Pas trace chez lui d’obsessions fondatrices ou d’interrogations métaphysiques dignes de donner lieu à des interprétations brillantes. De l’action, du mouvement – tout pour le seul plaisir du spectateur populaire, et rien de plus. Casablanca (1942), son titre le plus célèbre, désormais sur le podium (3e meilleur film du siècle pour l’American Film Institute), n’a pas été accueilli, lors de sa sortie française en 1947, comme un chef-d’œuvre absolu, loin de là, sa vision de la Résistance lui valant même des commentaires rigolards, sans que l’on se préoccupât d’ailleurs de l’identité de son signataire. Quant à Passage pour Marseille (1944), sa « suite », malgré Bogart et Michèle Morgan, elle n’eut pas les honneurs d’une sortie avant 1977 (à la télévision, au « Cinéma de minuit »).

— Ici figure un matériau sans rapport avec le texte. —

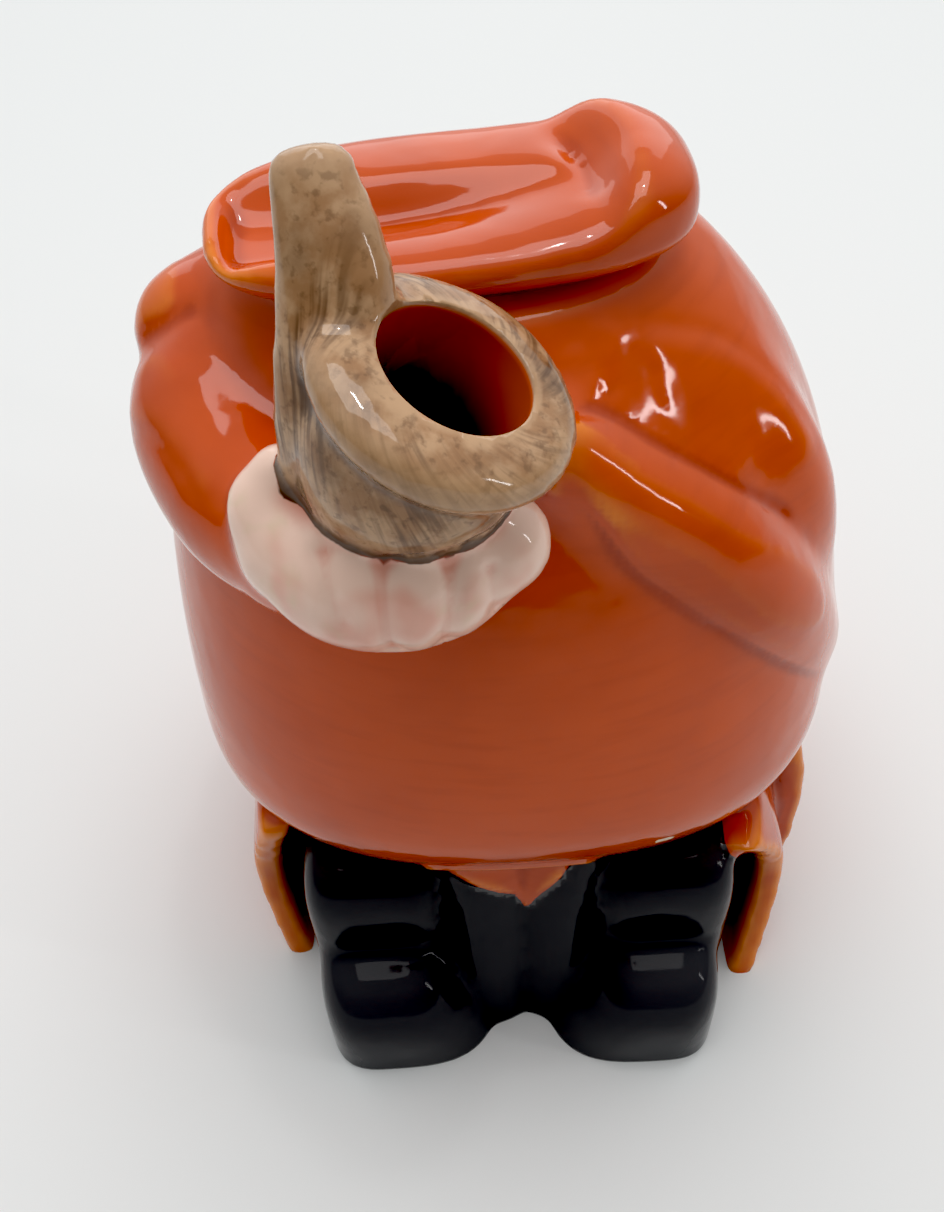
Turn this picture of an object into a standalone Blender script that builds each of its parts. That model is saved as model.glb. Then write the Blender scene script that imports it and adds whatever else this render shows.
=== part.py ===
"""Novelty teapot: a stout figure in a long coat, whose pipe is the spout and whose hat is the lid.

Lengths are in metres, the front of the figure faces -Y and the floor is at z = 0.
The body is one hollow casting and the hat is a loose lid that rests on its neck.
"""

import math

import bmesh
import bpy
from mathutils import Matrix, Vector

# The coat
SEAT_HEIGHT = 0.178
COAT_HALF_WIDTH = 0.0695
BELLY_DEPTH = 0.0685
BACK_DEPTH = 0.0620
WALL = 0.0045
BASE_THICKNESS = 0.0060

# The neck and the lid
NECK_HALF_LENGTH = 0.0305
NECK_HALF_DEPTH = 0.0138
NECK_THICKNESS = 0.0060
HAT_HALF_LENGTH = 0.0393
HAT_HALF_DEPTH = 0.0198
HAT_RISE = 0.0115
HAT_WALL = 0.0040
BRIM_OVERHANG = 0.0030
HAT_TURN = math.radians(4.0)
FLANGE_HEIGHT = 0.0070
FLANGE_WALL = 0.0032
FLANGE_CLEARANCE = 0.0008
SEAT_GAP = 0.0003

# The pipe that pours
MOUTH_RADIUS = 0.0115
RIM_RADIUS = 0.0200
RIM_HEIGHT = 0.0080
BOWL_LENGTH = 0.0360
BOWL_RADIUS = 0.0168
PASSAGE_RADIUS = 0.0100
STEM_WIDTH = 0.0185
STEM_THICKNESS = 0.0125

# The handle, legs and coat flaps
HANDLE_WIDTH = 0.0150
HANDLE_REACH = 0.0400
SHOE_HEIGHT = 0.0300
FLAP_THICKNESS = 0.0075

# Where the forms of the figure lie, as shares of the coat: x of its half width, y of the belly's depth
# and z of the seat's height
WIDEST = 0.478
CROWN_RISE = 0.618
UNDER_DROP = 0.275
NECK_SHIFT = -0.105
NECK_PLACE = (-0.110, -0.145, 1.0)
MOUTH_PLACE = (-0.115, -0.810, 1.068)
BOWL_FOOT_PLACE = (-0.355, -0.760, 0.885)

# The arms, the hand, the way to the spout and the mouthpiece. Their radii are shares of the coat's half
# width, and the mouthpiece's of its own width.
LEFT_UPPER_SLEEVE = ((-0.44, 0.04, 0.890), (-0.64, 0.00, 0.905), (-0.75, -0.06, 0.900))
LEFT_UPPER_RADII = (0.158, 0.180, 0.173)
LEFT_FORE_SLEEVE = ((-0.60, -0.10, 0.870), (-0.70, -0.24, 0.855), (-0.62, -0.50, 0.840), (-0.49, -0.70, 0.848))
LEFT_FORE_RADII = (0.216, 0.237, 0.216, 0.180)
RIGHT_UPPER_SLEEVE = ((0.42, -0.16, 0.895), (0.67, -0.30, 0.745), (0.78, -0.26, 0.560))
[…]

S’il fallait un seul nom pour représenter le cinéma hollywoodien dans sa période classique, c’est sans doute le sien que nous choisirions, plus que ceux de John Ford, de Howard Hawks ou de Raoul Walsh. Non qu’il soit «meilleur» qu’eux, le terme ne signifiant rien. Mais plus qu’eux, il incarne la diversité – aucun genre ne lui a échappé, même si ses incursions dans la comédie musicale, Yankee Doodle Dandy (1942) ou Noël blanc (1954), sont oubliables – et la perfection du système. Pour avoir vu un peu plus des trois quarts de sa production américaine, nous pouvons affirmer que ses réussites se comptent par dizaines, à des niveaux parfois élevés : sa trilogie Four Daughters / Daughters Courageous / Four Wives (1938-39) mériterait largement un coffret DVD, qui surprendrait plus d’un amateur.

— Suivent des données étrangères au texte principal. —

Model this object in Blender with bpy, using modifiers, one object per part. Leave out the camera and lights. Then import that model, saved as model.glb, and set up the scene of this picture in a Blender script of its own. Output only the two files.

Aucune cinémathèque ne s’est encore risquée à une rétrospective complète – on conçoit la difficulté à rassembler un tel corpus. L’hommage qu’organise l’Institut Lumière est forcément partiel: treize titres. Mais treize titres indispensables, qui illustrent les caractéristiques du «génie narratif» (l’expression est justifiée) de Curtiz: outre Casablanca , Passage pour Marseille et Robin des Bois (1938), Le Roman de Mildred Pierce (1945), Boulevard des passions (1949) et La Femme aux chimères (1950) sont de superbes exercices romanesques, 20 000 ans sous les verrous (1932) un « merveilleux film d’amour » (5) et Furie noire (1935) un grand film social comme la Warner osait en faire durant la Dépression. Et pour les admirateurs de Kay Francis, assurément une des plus magnifiques actrices du temps, deux joyaux de 1934, Mandalay et Agent britannique , où, sanglée dans un manteau de cuir noir, elle incarne la secrétaire de Lénine. On en redemande. (6)

  1. René Noizet, Tous les chemins mènent à Hollywood. Michael Curtiz, L’Harmattan, 390 p.
  2. Actes Sud/Institut Lumière, 2008, pp 133 à 188.
  3. In Almanach surréaliste du demi-siècle (1950).
  4. Cette fois-ci dans 50 ans de cinéma américain, Nathan, 1991, p. 386.
  5. Selon Christian Viviani (que l’on approuve), qui a dirigé le dossier spécial Curtiz du n° 635 (janvier 2014) de Positif.
  6. Notons que Curtiz a réalisé le seul film à la gloire de Staline jamais tourné à Hollywood, Mission to Moscow, œuvre de commande dictée par le rapprochement tactique, en 1943, entre USA et URSS.